Poster
in
Workshop: Third Workshop on Efficient Natural Language and Speech Processing (ENLSP-III): Towards the Future of Large Language Models and their Emerging Descendants
GQKVA: Efficient Pre-training of Transformers by Grouping Queries, Keys, and Values
Farnoosh Javadi · Walid Ahmed · Habib Hajimolahoseini · Foozhan Ataiefard · Mohammad Hassanpour · Saina Asani · Austin Wen · Omar Mohamed Awad · Kangling Liu · Yang Liu
Massive transformer-based models face several challenges, including slow and computationally intensive pre-training and over-parametrization. This paper addresses these challenges by proposing a versatile method called GQKVA, which generalizes query, key, and value grouping techniques. GQKVA is designed to speed up transformer pre-training while reducing the model size. Our experiments with various GQKVA variants highlight a clear trade-off between performance and model size, allowing for customized choices based on resource and time limitations.

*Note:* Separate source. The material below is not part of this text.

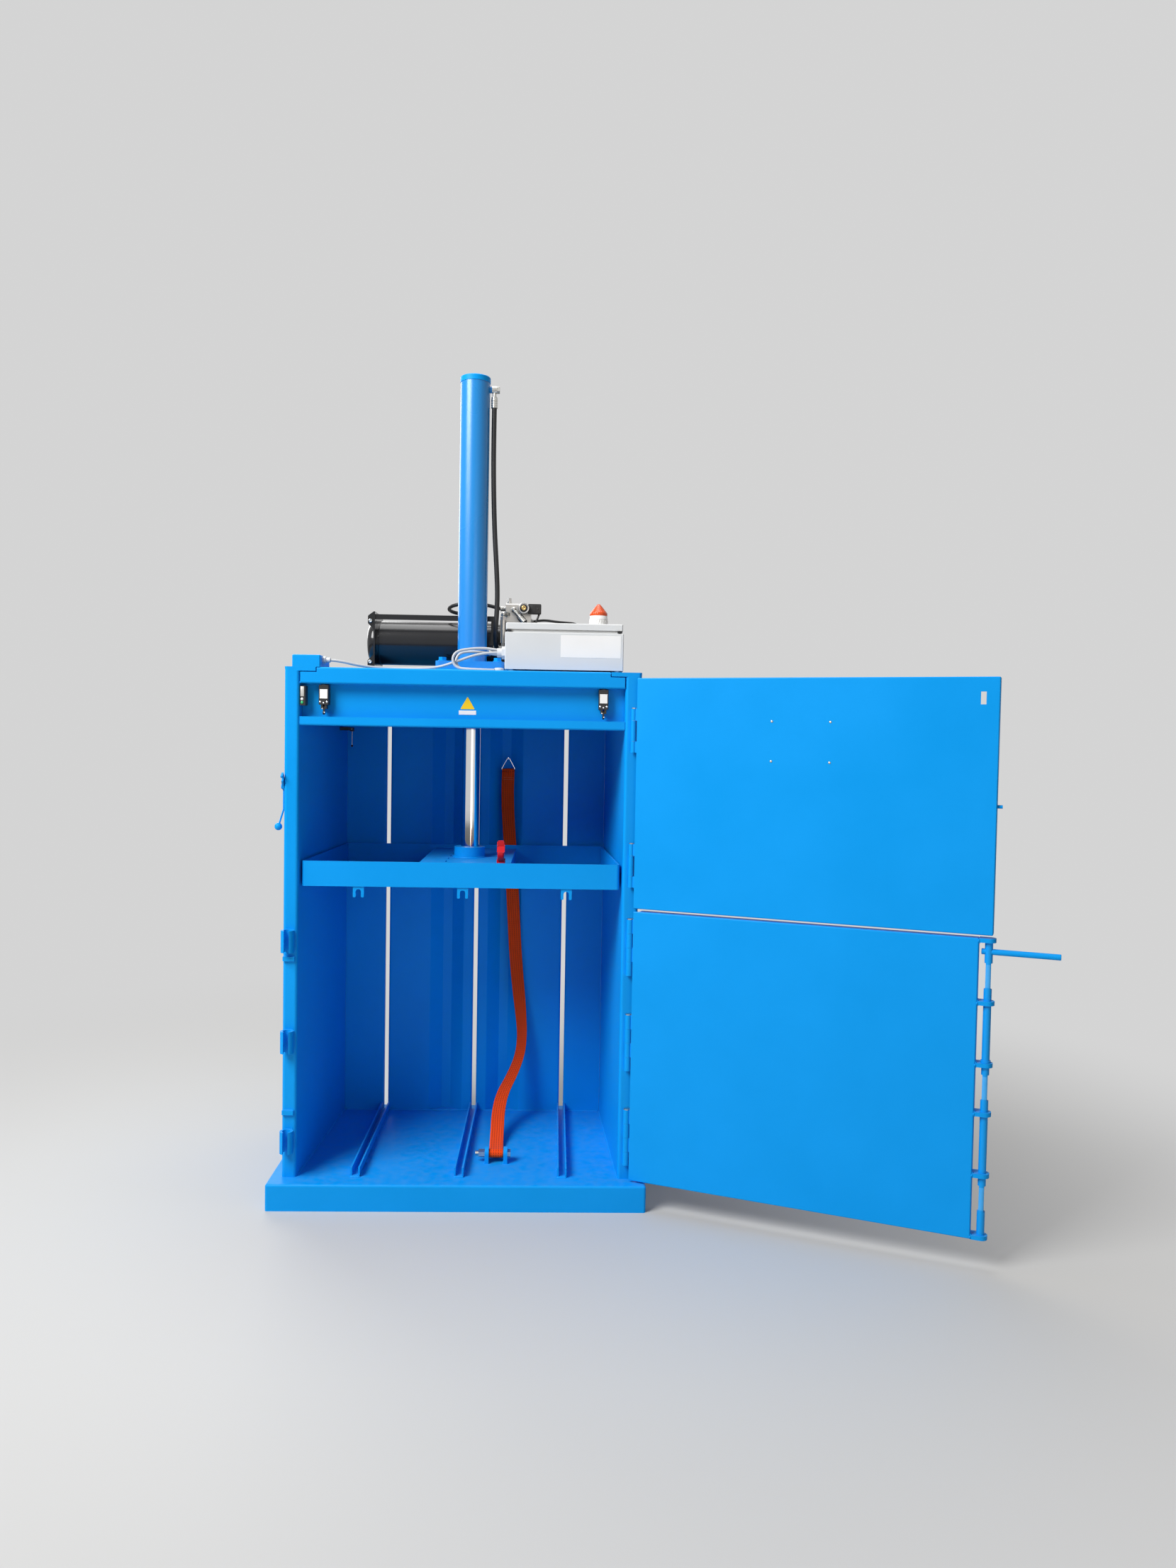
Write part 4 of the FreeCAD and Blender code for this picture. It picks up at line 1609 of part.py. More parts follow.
def side_latch():
    """Latch plate with a claw, and the bent arm that ends in a ball."""
    a = latch_axis()
    x0 = a.x - LIFT_GAP - 6
    reach = HINGE_OUT + BAR_OUT - 3 + LATCH_BACK
    hub = bar(12.0, V(x0, a.y, a.z), X_DIR, 6)
    drop = STRIKER_LEVEL - LATCH_LEVEL + 1
    room = STRIKER_RADIUS + 1.5
    claw = block(x0, x0 + 6, -reach - room - 6, 0, drop - 6, drop + room + 8)
    notch = block(x0 - 1, x0 + 7, -reach - room, -reach + room, drop - 7, drop)
    claw = claw.cut(notch).cut(bar(room, V(x0 - 1, -reach, drop), X_DIR, 8))
    claw.rotate(V(0, 0, 0), X_DIR, -LATCH_SWING)
    claw.translate(V(0, a.y, a.z))
    elbow = V(x0 + 3, a.y, a.z - LATCH_ELBOW)
    tip = V(x0 - 15, a.y + 6, a.z - LATCH_ARM)
    lean = (tip - elbow).normalize()
    upper = bar(LATCH_ROD, V(x0 + 3, a.y, a.z - 8), -Z_DIR, LATCH_ELBOW - 8)
    lower = bar(LATCH_ROD, elbow, lean, (tip - elbow).Length)
    joint = Part.makeSphere(LATCH_ROD + 0.4, elbow, lean)
    arm = [upper, joint, lower, Part.makeSphere(BALL_RADIUS, tip, lean)]
    bore = bar(5.0 + RUNNING, a - X_DIR * 20, X_DIR, 40)
    return join(hub, claw, *arm).cut(bore)


# ---------------------------------------------------------------- all pieces


def all_pieces():
    """Every piece of the baler, by name."""
    pieces = {
        "base_tray": base_tray(),
        "base_ribs": base_ribs(),
        "left_side_wall": side_wall(-1),
        "right_side_wall": side_wall(1),
        "wall_stiffeners": Part.makeCompound(side_stiffeners(-1).Solids + side_stiffeners(1).Solids),
        "back_panels": Part.makeCompound(back_panels()),
        "floor_channels": Part.makeCompound(floor_channels()),
        "roof_plate": roof_plate(),
        "roof_channels": roof_channels(),
        "front_beam": front_beam(),
        "lock_hooks": Part.makeCompound([lock_hook(level) for level in HOOK_LEVELS]),
        "post_fittings": Part.makeCompound(door_stops().Solids + [latch_stud()]),
        "frame_knuckles": Part.makeCompound(
            frame_knuckles(UPPER_HINGES, UPPER_KNUCKLES, UPPER_BARREL, (1,)).Solids
            + frame_knuckles(LOWER_HINGES, LOWER_KNUCKLES, LOWER_BARREL, (0, 2)).Solids),
        "hinge_pins": Part.makeCompound(
            hinge_pins(UPPER_HINGES, UPPER_KNUCKLES, UPPER_BARREL).Solids
            + hinge_pins(LOWER_HINGES, LOWER_KNUCKLES, LOWER_BARREL).Solids),
        "upper_door_panel": upper_door_panel(),
        "upper_door_ribs": door_ribs(UPPER_BOTTOM, UPPER_TOP, UPPER_REACH, (1150.0, 1330.0, 1500.0)),
        "upper_door_knuckles": door_knuckles(UPPER_HINGES, UPPER_KNUCKLES, UPPER_BARREL, (0, 2)),
        "upper_door_fittings": Part.makeCompound([door_handle(), door_striker()] + door_rivets().Solids),
        "lower_door_panel": on_door(door_pan(LOWER_REACH, LOWER_BOTTOM, LOWER_TOP)),
        "lower_door_ribs": door_ribs(LOWER_BOTTOM, LOWER_TOP, LOWER_REACH, (207.0, 427.0, 637.0, 847.0)),
        "lower_door_knuckles": door_knuckles(LOWER_HINGES, LOWER_KNUCKLES, LOWER_BARREL, (1, 3)),
        "lock_lugs": lock_lugs(),
        "lock_bar": lock_bar(),
        "lock_handle": lock_handle(),
        "cylinder_tube": join(cylinder_tube(), cylinder_flange()),
        "cylinder_ends": Part.makeCompound([cylinder_cap(), rod_gland()]),
        "cylinder_seat": cylinder_seat(),
        "flange_bolts": flange_bolts(),
        "piston_rod": Part.makeCompound([piston(), piston_rod()]),
        "platen": join(platen_body(), *platen_forks().Solids),
        "ejection_hook": ejection_hook(),
        "hook_latch": hook_latch(),
        "strap_lugs": strap_lugs(),
        "strap_bolt": Part.makeCompound([strap_bolt(), strap_nut(), strap_sleeve()]),
        "ejection_strap": ejection_strap(),
        "strap_ring": Part.makeCompound([strap_ring(), ring_hook()]),
        "oil_tank": oil_tank(),
        "pack_frame": Part.makeCompound([tank_bracket(), pack_rail()] + rail_bolts()),
        "pump_body": pump_body(),
        "electric_motor": Part.makeCompound([electric_motor(), fan_cover()]),
        "valve_block": valve_block(),
        "solenoid_valve": Part.makeCompound([solenoid_coil(), valve_connector()]),
        "hydraulic_fittings": Part.makeCompound([cap_fitting(), lower_fitting(), check_valve()]
                                                + pump_fittings().Solids),
        "pressure_hose": along(route(PRESSURE_ROUTE), PRESSURE_DIAMETER, "pressure_hose"),
        "rod_side_hose": along(route(ROD_SIDE_ROUTE), PRESSURE_DIAMETER, "rod_side_hose"),
        "return_hose": along(route(RETURN_ROUTE), RETURN_DIAMETER, "return_hose"),
        "enclosure_body": enclosure_body(),
        "enclosure_lid": enclosure_lid(),
        "beacon": Part.makeCompound([beacon_base(), beacon_lens()]),
        "lid_fittings": Part.makeCompound(lid_hinges(False) + [lid_lock(x, y) for x, y in lid_lock_places()]),
        "enclosure_hinges": Part.makeCompound(lid_hinges(True)),
        "cable_glands": Part.makeCompound([cable_gland(), small_gland(), cable_grommet()] + rear_glands()),
        "electric_cables": Part.makeCompound([
            along(route(INTERLOCK_CABLE), CABLE_DIAMETER, "interlock_cable"),
            along(route(SWITCH_CABLE_ONE), CABLE_DIAMETER, "switch_cable_one"),
            along(route(SWITCH_CABLE_TWO), CABLE_DIAMETER, "switch_cable_two"),
            along(route(COIL_CABLE), CABLE_DIAMETER - 2, "coil_cable"),
            along(route(SENSOR_CABLE), CABLE_DIAMETER, "sensor_cable")]),
        "interlock_box": interlock_box(),
        "position_switches": Part.makeCompound([limit_switch(x) for x in SWITCH_PLACES.values()]
                                               + [interlock_switch(), wand_switch()]),
        "left_roller_lever": roller_lever(SWITCH_PLACES["left"]),
        "right_roller_lever": roller_lever(SWITCH_PLACES["right"]),
        "switch_wand": switch_wand(),
        "side_latch": side_latch(),
    }
    return pieces


if __name__ == "__main__":
    for name, shape in all_pieces().items():
        shape.exportStep("parts/" + name + ".step")
        print(name, len(shape.Solids), shape.isValid(), [round(c) for c in (
            shape.BoundBox.XMin, shape.BoundBox.XMax, shape.BoundBox.YMin, shape.BoundBox.YMax,
            shape.BoundBox.ZMin, shape.BoundBox.ZMax)])
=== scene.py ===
# %% [markdown]
# # A vertical recycling baler
#
# A tall press with an open chamber, two doors hung on the right, a platen on a hydraulic cylinder, and its
# power pack and control box on the roof. The solid model already holds every main shape, so this file
# dresses it: finishes, cords, webbing, welds and small fasteners.

# %% Load the solid model
import math
import random

import bmesh
import bpy
from mathutils import Matrix, Vector


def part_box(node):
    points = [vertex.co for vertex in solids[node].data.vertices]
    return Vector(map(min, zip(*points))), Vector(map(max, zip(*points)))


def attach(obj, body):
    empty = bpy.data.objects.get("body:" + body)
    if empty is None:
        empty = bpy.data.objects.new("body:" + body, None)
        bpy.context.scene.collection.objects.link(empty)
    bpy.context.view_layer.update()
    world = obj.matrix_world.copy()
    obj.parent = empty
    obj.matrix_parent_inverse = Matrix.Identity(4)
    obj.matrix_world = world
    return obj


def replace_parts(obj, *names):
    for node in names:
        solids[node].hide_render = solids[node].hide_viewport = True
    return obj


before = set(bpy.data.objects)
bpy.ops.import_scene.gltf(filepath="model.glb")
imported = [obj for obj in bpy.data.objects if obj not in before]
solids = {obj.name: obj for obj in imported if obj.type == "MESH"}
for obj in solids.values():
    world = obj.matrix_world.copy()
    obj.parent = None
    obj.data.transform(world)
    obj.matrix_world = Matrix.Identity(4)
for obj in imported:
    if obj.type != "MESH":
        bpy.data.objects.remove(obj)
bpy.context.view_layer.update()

# %% [markdown]
# ## The camera
#
# The photograph was taken from in front, a little to the right of the machine's middle, at chest height.
# The lens was recovered from known sizes, so a point of the model lands on its own pixel. A Blender camera
# looks along its own -Z axis, so its rotation is built from its right, up and backward directions.

# %% Place the camera
LENS_TURN, LENS_DIP, LENS_ROLL = -0.0299, 0.0399, 0.0169
LENS_PLACE, LENS_LENGTH, SENSOR_WIDTH = (0.2876, -3.9652, 1.5011), 26.28, 36.0


def add_object(name, data):
    """A new object in the scene with this data."""
    thing = bpy.data.objects.new(name, data)
    bpy.context.scene.collection.objects.link(thing)
    return thing


along_y = Matrix(((1, 0, 0), (0, 0, -1), (0, 1, 0)))      # a lens that looks along +Y
dipped = Matrix.Rotation(LENS_DIP, 3, "X") @ along_y @ Matrix.Rotation(-LENS_TURN, 3, "Z")
right, down, ahead = Matrix.Rotation(LENS_ROLL, 3, "Z") @ dipped
lens_rotation = Matrix((right, -down, -ahead)).transposed()
camera = add_object("Camera", bpy.data.cameras.new("Camera"))
camera.matrix_world = Matrix.Translation(LENS_PLACE) @ lens_rotation.to_4x4()
camera.data.sensor_width = SENSOR_WIDTH
camera.data.lens = LENS_LENGTH
bpy.context.scene.camera = camera
print("camera at", LENS_PLACE, "lens", LENS_LENGTH)

# %% [markdown]
# ## Small tools for making pieces
#
# Most pieces are meshes made in code. One helper turns a bmesh into an object that rides on a body of the
# model, so that it moves with it in every pose. Lengths are in millimetres, and the helpers bring them to
# metres.

# %% Helpers for meshes
MM = 0.001
FRONT = -338.0                      # the posts' front plane, in the model's frame
FORWARD, UPWARD, SIDEWAYS = Vector((0, -1, 0)), Vector((0, 0, 1)), Vector((1, 0, 0))
materials = {}


def at(x, y, z):
    """A point in metres from millimetres."""
    return Vector((x, y, z)) * MM


def behind(x, depth, z):
    """A point by its distance behind the posts' front plane."""
    return at(x, FRONT + depth, z)


def piece(name, shape, body, material, slot=None, smooth=True):
    """An object from a finished bmesh, which is freed; it rides on a body and wears one material."""
    mesh = bpy.data.meshes.new(name)
    bmesh.ops.recalc_face_normals(shape, faces=shape.faces)
    shape.to_mesh(mesh)
    shape.free()
    for face in mesh.polygons:
        face.use_smooth = smooth
    mesh.materials.append(materials[material])
    thing = add_object(name, mesh)
    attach(thing, body)
    return thing


# %% [markdown]
# ## Wiring nodes
#
# The world, the floor and every finish are built from shader nodes. These helpers add a node with its
# values, link two sockets, do a step of arithmetic or mix two shaders.

# %% Helpers for nodes
def wire(tree, start, end):
    """One link."""
    tree.links.new(start, end)


def fill(node, **values):
    """A node with these values on its inputs; an underscore stands for a space."""
    for label, value in values.items():
        node.inputs[label.replace("_", " ")].default_value = value
    return node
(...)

Our findings also indicate that the conventional multi-head attention approach is not always the best choice, as there are lighter and faster alternatives available. We tested our method on ViT, which achieved an approximate 0.3% increase in accuracy while reducing the model size by about 4% in the task of image classification. Additionally, our most aggressive model reduction experiment resulted in a reduction of approximately 15% in model size, with only around a 1% drop in accuracy.